The U.S. Supreme Court's ruling on the Defense of Marriage Act last year allows the federal government to recognize same-sex marriages and generally provide gay and lesbian married couples with the same benefits as straight ones, but a law governing veterans' benefits poses an obstacle. That law, Section 103(c) of Title 38 of the U.S. Code, bases marriage recognition on the state where the couple lives, not the state where the marriage took place. So same-sex spouses of veterans cannot receive benefits if they live in states that do not recognize their marriage.

"This inequality for those who wore the uniform of the United States armed forces and their families is unacceptable," Titus said, according to the Blade.

Committee chairman Jeff Miller, a Republican from Florida, urged members to reject the amendment out of deference to state laws on marriage. "Deference to the state is not motivated by hostility, it is motivated by adherence to the Constitution," the Blade quotes Miller as saying. "As such, I believe that it is not appropriate to usurp the states' power to democratically define marriage for their citizenry -- not for personal belief, and not for bureaucratic convenience."

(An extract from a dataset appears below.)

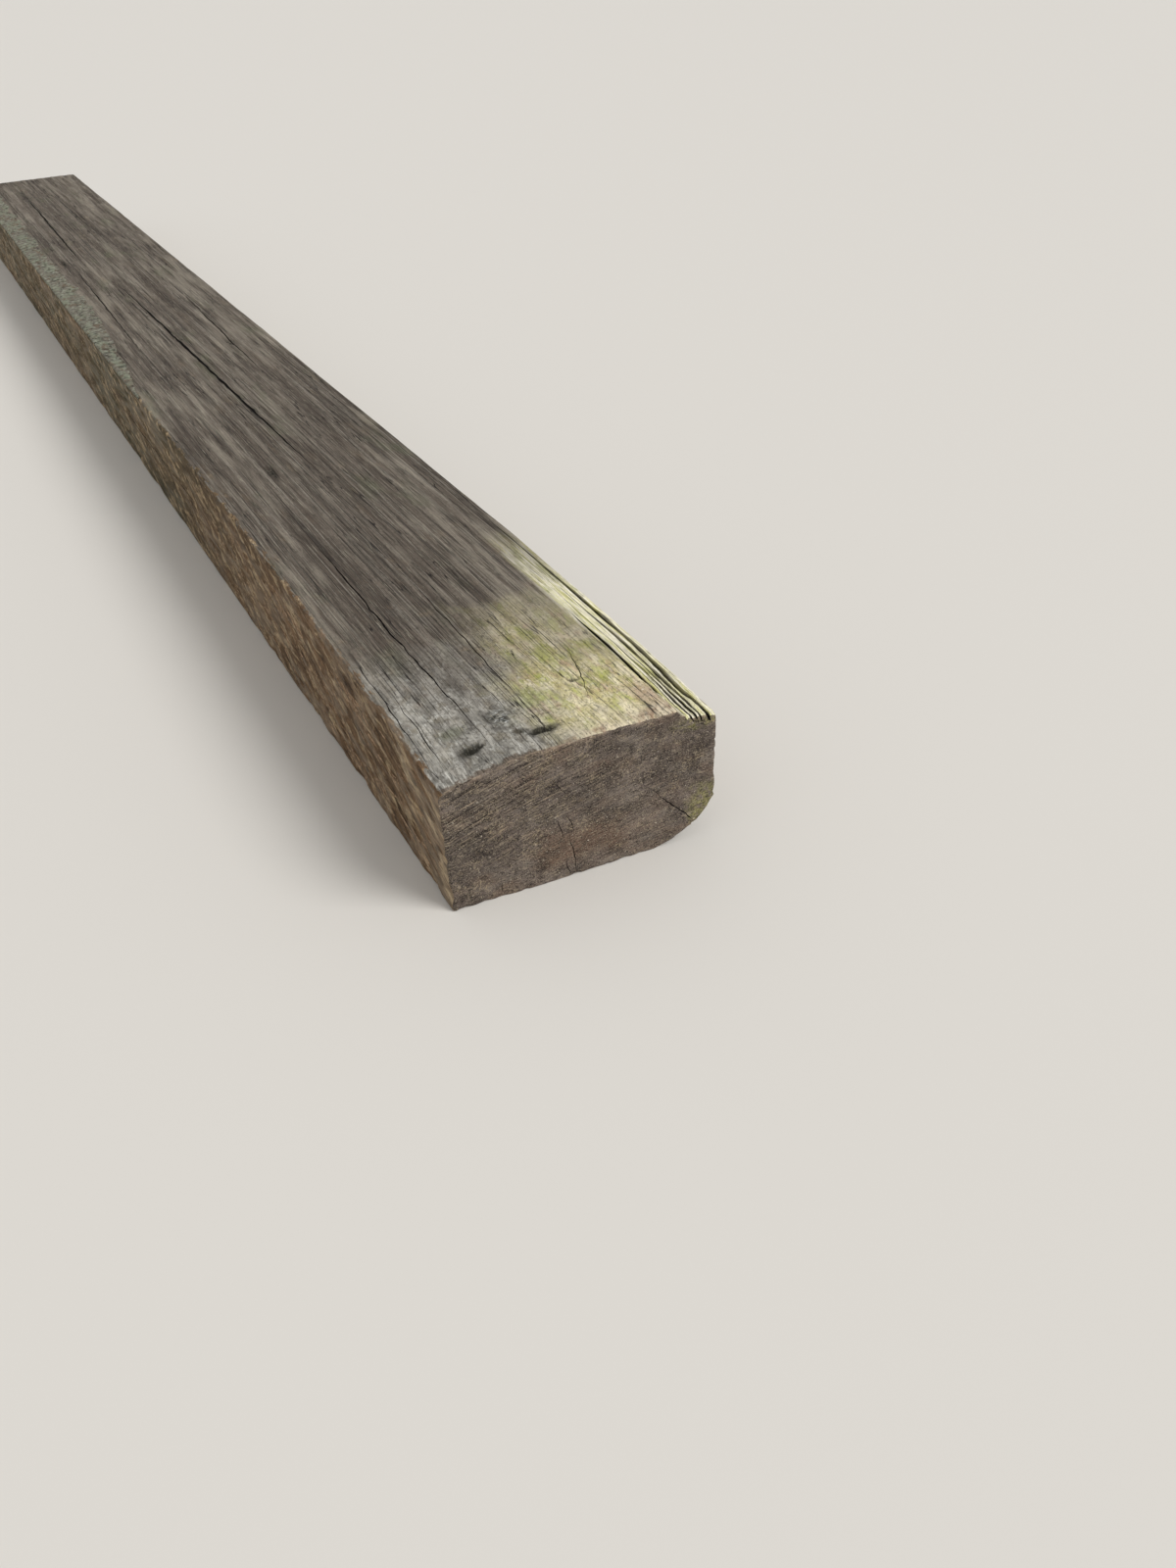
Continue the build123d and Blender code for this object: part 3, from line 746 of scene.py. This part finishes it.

Today's vote went along party lines for the most part, with Democrats voting for the bill and Republicans against, with Rep. Jon Runyan of New Jersey being the sole Republican to vote yes, according to the Blade. Runyan is a cosponsor of the Employment Non-Discrimination Act, but Colorado Republican Mike Coffman -- who is also an ENDA cosponsor -- voted no. Coffman is scheduled to attend the National Log Cabin Republicans' annual dinner in Washington, D.C., September 17.

While Coffman did not issue an immediate comment, Florida Republican David Jolly, one of four House Republicans to support marriage equality, and considered a possible cosponsor for ENDA, said he rejected the amendment because it wasn't germane to the Our Vets Deserve Better Act, introduced by Rep. Denny Heck.

"Frankly, if I'm Mr. Heck today, I'm wondering what the Heck has happened to my bill," Jolly said, according to the Blade. "Legislation I introduced on advisory panels is going to be turned into legislation to carry matters related to same-sex benefits. And on germaneness, I have a concern. I'm certainly not going to raise a point of order, but I have a hard time getting to 'yes' on this simply because this is not the Heck bill." Jolly urged the committee to consider the matter of same-sex spousal benefits in a stand-alone bill.

The American Military Partner Association issued a statement decrying the vote. "The ability of our nation's veterans, no matter their sexual orientation, to access their earned benefits should be an issue that transcends partisan politics," said Lori Hensic, director of research and policy. "It's a sad reflection on the state of our Congress when our elected officials cannot put aside their differences to end this discrimination."